- _Task brief_:
Search the data for the string "from" and gather each line it is in.

- _Supplied data_:
○ ○ ○ ○ ○

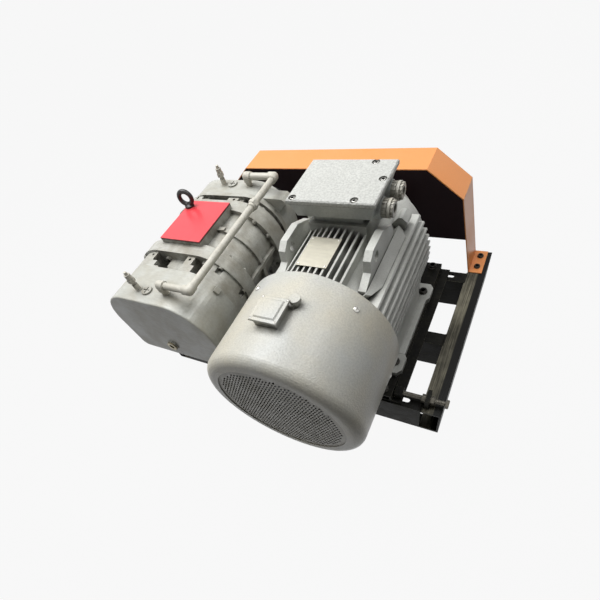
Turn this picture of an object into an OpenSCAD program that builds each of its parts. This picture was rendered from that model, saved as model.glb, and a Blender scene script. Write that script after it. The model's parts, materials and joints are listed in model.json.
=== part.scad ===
// Belt-driven three-lobe Roots vacuum pump with its electric motor, on one steel base.
// Millimetres. X runs across the shafts, Y along them towards the belt guard, Z up.
// The origin is the centre of the four anchor holes, on the underside of the base.

/* [Base frame] */
// Width of the base across the shafts
base_w = 1142; // [1130:2:1200]
// Depth of the base along the shafts
base_d = 726; // [720:2:780]
// Height of the channel beams
base_h = 120; // [100:2:140]
// Flange width of the two side beams
side_beam_w = 62; // [54:1:66]
// Flange width of the cross beams
cross_beam_w = 48; // [44:1:56]
// Web thickness of the channels
web_t = 6; // [5:0.5:8]
// Flange thickness of the channels
flange_t = 8; // [6:0.5:10]
// Y of the middle cross beam's centre
mid_cross_y = -80; // [-100:5:-60]
// Y of the rear cross beam's centre
rear_cross_y = 215; // [205:1:225]
// Anchor holes inwards from the base's sides
anchor_side = 31; // [28:1:34]
// Anchor holes inwards from the base's front and rear
anchor_end = 63; // [40:1:80]
// Anchor hole diameter
anchor_hole_d = 18; // [14:1:22]

/* [Motor mounting] */
// X of the motor shaft
motor_x = 215; // [205:1:225]
// Y of the shaft shoulder
shoulder_y = 218; // [212:1:222]
// Shaft height above the motor feet
motor_h = 225; // [220:1:232]
// Foot hole spacing across the shaft
foot_dx = 356; // [340:2:366]
// Foot hole spacing along the shaft
foot_dy = 311; // [290:1:320]
// Shaft shoulder to the nearer foot holes
foot_c = 149; // [140:1:155]
// Height of the motor slide bars
slide_h = 32; // [28:1:40]
// Width of the raised bar of a slide
slide_bar_w = 55; // [50:1:60]
// Width of the flat plate of a slide
slide_plate_w = 97; // [92:1:104]
// Thickness of the flat plate of a slide
slide_plate_t = 8; // [6:1:10]
// Travel of the motor towards the pump when its bolts are loose
slide_travel = 12; // [5:1:15]

/* [Motor] */
// Outer radius of the plain barrel
barrel_r = 172; // [168:1:180]
// Radius over the fin tips
fin_r = 197; // [190:1:205]
// Bore of the frame, which holds the stator
frame_bore_r = 150; // [146:1:156]
// Thickness of a cooling fin
fin_t = 5; // [4:0.5:7]
// Spacing of the upright fins
fin_pitch = 17; // [14:0.2:20]
// Spacing of the level fins
side_fin_pitch = 20; // [17:0.2:22]
// Radius of the bare neck behind the fins
neck_r = 162; // [160:1:166]
// Length of the barrel with its neck
barrel_len = 439; // [430:1:446]
// Length of the finned stretch
fin_len = 391; // [370:1:400]
// Radius of the shaft extension
shaft_r = 30; // [26:1:31]
// Length of the shaft extension
shaft_ext = 140; // [130:1:145]
// Radius of the fan cowl
cowl_r = 220; // [214:1:228]
// Length of the fan cowl
cowl_len = 268; // [255:1:290]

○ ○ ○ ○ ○

- _Answer to the exercise_:
Turn this picture of an object into an OpenSCAD program that builds each of its parts. This picture was rendered from that model, saved as model.glb, and a Blender scene script. Write that script after it. The model's parts, materials and joints are listed in model.json.
// Anchor holes inwards from the base's sides
// Anchor holes inwards from the base's front and rear